Reconozco que no soy muy fan del cine Irakí, pero a veces casi por casualidad uno se topa con películas de países “raros” y se lleva gratas sorpresas, como es este caso. Hay películas que llegan con fuegos artificiales, estrellas de Hollywood y tráilers gritones. Y luego están estas otras: películas chiquitas, calladas, que no vienen a gritar, sino a susurrarte verdades incómodas al oído. La tarta del presidente es una de esas. Y no, no es perfecta. Pero joder, te deja con el estómago encogido y una extraña mezcla de ternura y rabia que tarda en irse.
Lamia, Hindi y la tarta más imposible del mundo
La historia suena tan absurda que cuesta creer que esté basada en hechos tan posibles como escalofriantes: en pleno Irak de los 90, en una aldea que parece tragada por la sequía y las sanciones, una niña de nueve años tiene que hacer una tarta para el cumpleaños de Sadam Hussein. Porque si no la hace… cárcel o algo peor. Así de ridículo. Así de terrorífico.

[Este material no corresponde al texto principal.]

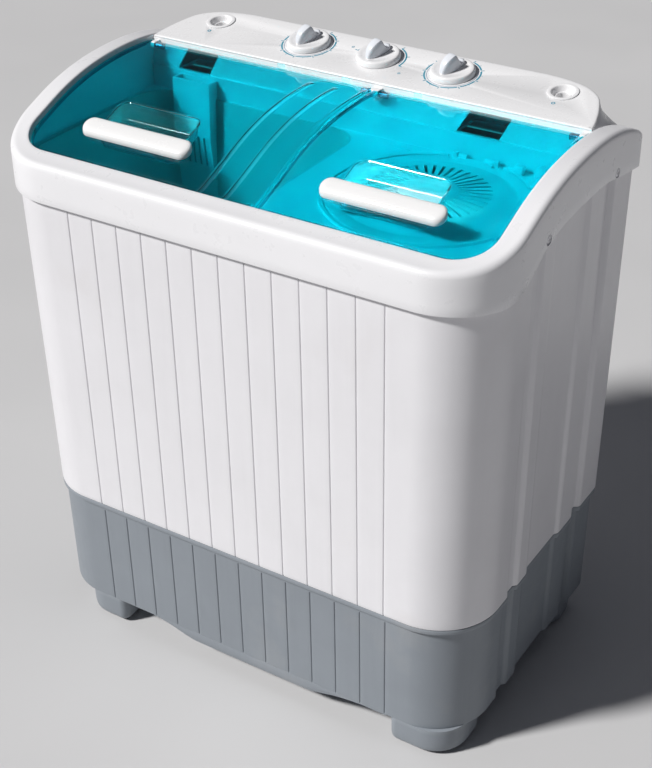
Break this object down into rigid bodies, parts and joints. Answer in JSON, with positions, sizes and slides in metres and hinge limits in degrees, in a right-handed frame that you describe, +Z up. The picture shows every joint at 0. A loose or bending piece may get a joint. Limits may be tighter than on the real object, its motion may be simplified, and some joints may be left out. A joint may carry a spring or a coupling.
{
  "type": "twin tub washer",
  "caption": "Portable washing machine with a wash tub and a spin tub side by side under clear hinged lids, a raised rear control panel with turn knobs, and a grooved cabinet on a darker base.",
  "frame": {"origin": "centre of the footprint on the floor, under the feet", "axes": "+X to the right of a person in front, +Y to the rear, +Z up"},
  "size_m": [0.59, 0.3472, 0.68],
  "materials": {
    "white_plastic": "satin",
    "panel_plastic": "satin",
    "grip_plastic": "satin",
    "knob_plastic": "satin",
    "grey_plastic": "matte",
    "blue_clear_plastic": "clear",
    "tub_plastic": "satin",
    "basket_plastic": "satin",
    "dark_plastic": "matte",
    "black_rubber": "matte",
    "steel": "brushed",
    "motor_paint": "satin",
    "cast_housing": "satin"
  },
  "bodies": {
    "cabinet": {"base_shell": "grey_plastic", "body_shell": "white_plastic", "brake_bracket": "steel", "capacitor": "dark_plastic", "control_panel_face": "panel_plastic", "control_panel_housing": "panel_plastic", "cord_gland": "black_rubber", "corner_feet": "grey_plastic", "drain_hose": "black_rubber", "drain_spigot": "dark_plastic", "drain_valve_body": "dark_plastic", "drive_belt": "black_rubber", "foot_pads": "black_rubber", "frame_screws": "steel", "inlet_funnel_left": "panel_plastic", "inlet_funnel_right": "panel_plastic", "inner_lid_pins": "steel", "lid_hinge_brackets": "panel_plastic", "lid_hinge_pins": "steel", "overflow_cover": "tub_plastic", "rear_cover": "white_plastic", "rear_cover_screws": "steel", "rear_shelf": "tub_plastic", "selector_switch": "dark_plastic", "spin_motor": "motor_paint", "spin_motor_mounts": "black_rubber", "spin_timer": "dark_plastic", "spin_tub": "tub_plastic", "spin_tub_bellows": "black_rubber", "top_frame": "white_plastic", "tub_deck": "tub_plastic", "wash_bearing_housing": "cast_housing", "wash_motor": "motor_paint", "wash_motor_bracket": "steel", "wash_timer": "dark_plastic", "wash_tub": "tub_plastic"},
    "wash_lid_body": {"wash_lid": "blue_clear_plastic", "wash_lid_grip": "grip_plastic"},
    "spin_lid_body": {"spin_lid": "blue_clear_plastic", "spin_lid_grip": "grip_plastic"},
    "inner_lid_body": {"spin_inner_lid": "tub_plastic"},
    "wash_timer_knob_body": {"wash_timer_knob": "knob_plastic", "wash_timer_shaft": "steel"},
    "selector_knob_body": {"selector_knob": "knob_plastic", "selector_shaft": "steel"},
    "spin_timer_knob_body": {"spin_timer_knob": "knob_plastic", "spin_timer_shaft": "steel"},
    "pulsator_body": {"pulsator": "basket_plastic", "pulsator_shaft": "steel", "drive_pulley": "cast_housing"},
    "motor_pulley_body": {"motor_pulley": "cast_housing", "wash_motor_shaft": "steel"},
    "spin_basket_body": {"spin_basket": "basket_plastic", "spin_shaft": "steel", "brake_drum": "steel"},
    "brake_lever_body": {"brake_lever": "steel"},
    "drain_plunger_body": {"drain_plunger": "dark_plastic"}
  },
  "joints": [
    {"name": "wash_lid_hinge", "type": "hinge", "parent": "cabinet", "child": "wash_lid_body", "pos_m": [-0.122, 0.084, 0.64], "axis": [-1, 0, 0], "range_deg": [0, 100]},
    {"name": "spin_lid_hinge", "type": "hinge", "parent": "cabinet", "child": "spin_lid_body", "pos_m": [0.149, 0.084, 0.64], "axis": [-1, 0, 0], "range_deg": [0, 100]},
    {"name": "inner_lid_hinge", "type": "hinge", "parent": "cabinet", "child": "inner_lid_body", "pos_m": [0.15, 0.082, 0.5935], "axis": [-1, 0, 0], "range_deg": [0, 70]},
    {"name": "wash_timer_turn", "type": "hinge", "parent": "cabinet", "child": "wash_timer_knob_body", "pos_m": [-0.089, 0.13759, 0.65706], "axis": [0, 0.1736, -0.9848], "range_deg": [0, 300]},
    {"name": "selector_turn", "type": "hinge", "parent": "cabinet", "child": "selector_knob_body", "pos_m": [0, 0.13759, 0.65706], "axis": [0, 0.1736, -0.9848], "range_deg": [0, 120]},
    {"name": "spin_timer_turn", "type": "hinge", "parent": "cabinet", "child": "spin_timer_knob_body", "pos_m": [0.09, 0.13759, 0.65706], "axis": [0, 0.1736, -0.9848], "range_deg": [0, 300]},
    {"name": "pulsator_spin", "type": "hinge", "parent": "cabinet", "child": "pulsator_body", "pos_m": [-0.128, -0.027, 0.15], "axis": [0, 0, 1], "continuous": true},
    {"name": "motor_pulley_spin", "type": "hinge", "parent": "cabinet", "child": "motor_pulley_body", "pos_m": [-0.015, -0.027, 0.15], "axis": [0, 0, 1], "continuous": true},
    {"name": "basket_spin", "type": "hinge", "parent": "cabinet", "child": "spin_basket_body", "pos_m": [0.15, -0.02, 0.2], "axis": [0, 0, 1], "continuous": true},
    {"name": "brake_lever_swing", "type": "hinge", "parent": "cabinet", "child": "brake_lever_body", "pos_m": [0.202, 0.026, 0.215], "axis": [0, 0, -1], "range_deg": [0, 8]},
    {"name": "drain_plunger_lift", "type": "slide", "parent": "cabinet", "child": "drain_plunger_body", "axis": [0, 0, 1], "range_m": [0, 0.012]}
  ],
  "couplings": [
    {"joint": "inner_lid_hinge", "follows": "spin_lid_hinge", "ratio": 0.7},
    {"joint": "brake_lever_swing", "follows": "spin_lid_hinge", "ratio": 0.08},
    {"joint": "motor_pulley_spin", "follows": "pulsator_spin", "ratio": 2.75},
    {"joint": "selector_turn", "follows": "drain_plunger_lift", "rad_per_m": 174.5}
  ]
}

Lamia, interpretada por una conmovedora Baneen Ahmad Nayyef, es una niña con una mirada que duele. Tiene ese tipo de rostro que no actúa: respira, sufre, sueña. Vive con su abuela y un gallo llamado Hindi en un rincón del mundo que parece olvidado por Dios y por el FMI. Conseguir huevos, harina y azúcar se convierte en una odisea, una aventura de supervivencia, de ingenio infantil contra la estupidez autoritaria.
Y aquí está lo potente: no estamos ante una historia bonita de niños siendo valientes. Estamos ante una historia brutal disfrazada de cuento. Una fábula amarga sobre el miedo, la humillación y la resistencia.
Pobreza, polvo, dignidad
Hasan Hadi debuta con una película que parece hecha con las uñas, con polvo, con tripas. La fotografía es sobria, naturalista, y tiene un polvo visual que se mete en la nariz. Sientes el calor, el hambre, el miedo a cada paso. Hay planos que parecen sacados de un documental, y eso le da una crudeza especial. Pero también hay ternura: en los gestos de la abuela, en el humor involuntario de Hindi (ese gallo es casi un símbolo), en la ingenuidad invencible de los niños.

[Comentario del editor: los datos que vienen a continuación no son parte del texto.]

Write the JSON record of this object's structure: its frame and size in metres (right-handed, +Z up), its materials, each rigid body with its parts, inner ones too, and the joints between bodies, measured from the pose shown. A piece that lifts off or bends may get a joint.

La relación entre Lamia y su amigo Saeed le da ligereza a tanto drama. Hay juegos, hay risas, hay ese instinto infantil de seguir adelante aunque el mundo se desmorone. Pero nunca se infantiliza su dolor. La película sabe exactamente cuándo mostrar la dureza sin explotarla.
Y sí, hay escenas forzadas, un par de giros demasiado de manual, y momentos en los que el mensaje se pone más grande que la historia. Pero se le perdona. Porque hay verdad detrás.
Una crítica con nombre y apellido (y sin sermones)
Lo más valiente de La tarta del presidente es que apunta a todos: al régimen de Sadam, sí, pero también a la ONU, a Occidente, a los adultos que callan por miedo. Aquí no hay buenos absolutos. Hay supervivientes, hay cómplices por necesidad, hay profesores que siguen las órdenes porque también tienen miedo.
El terror aquí no viene de un soldado con fusil, sino de un sistema absurdo que convierte una tarta en una amenaza de muerte. Y todo contado con una delicadeza que desarma.
Una niña contra un monstruo invisible
La imagen que me llevé clavada fue la de Lamia cargando una bolsa con huevos como si llevara dinamita. Cada paso que da parece una bomba de tiempo. Cada mirada adulta es una posible traición. Pero ella sigue. Porque cuando tienes nueve años y el mundo te exige cosas que ni los adultos pueden hacer, lo único que te queda es caminar. Y rezar que no se te rompa un huevo.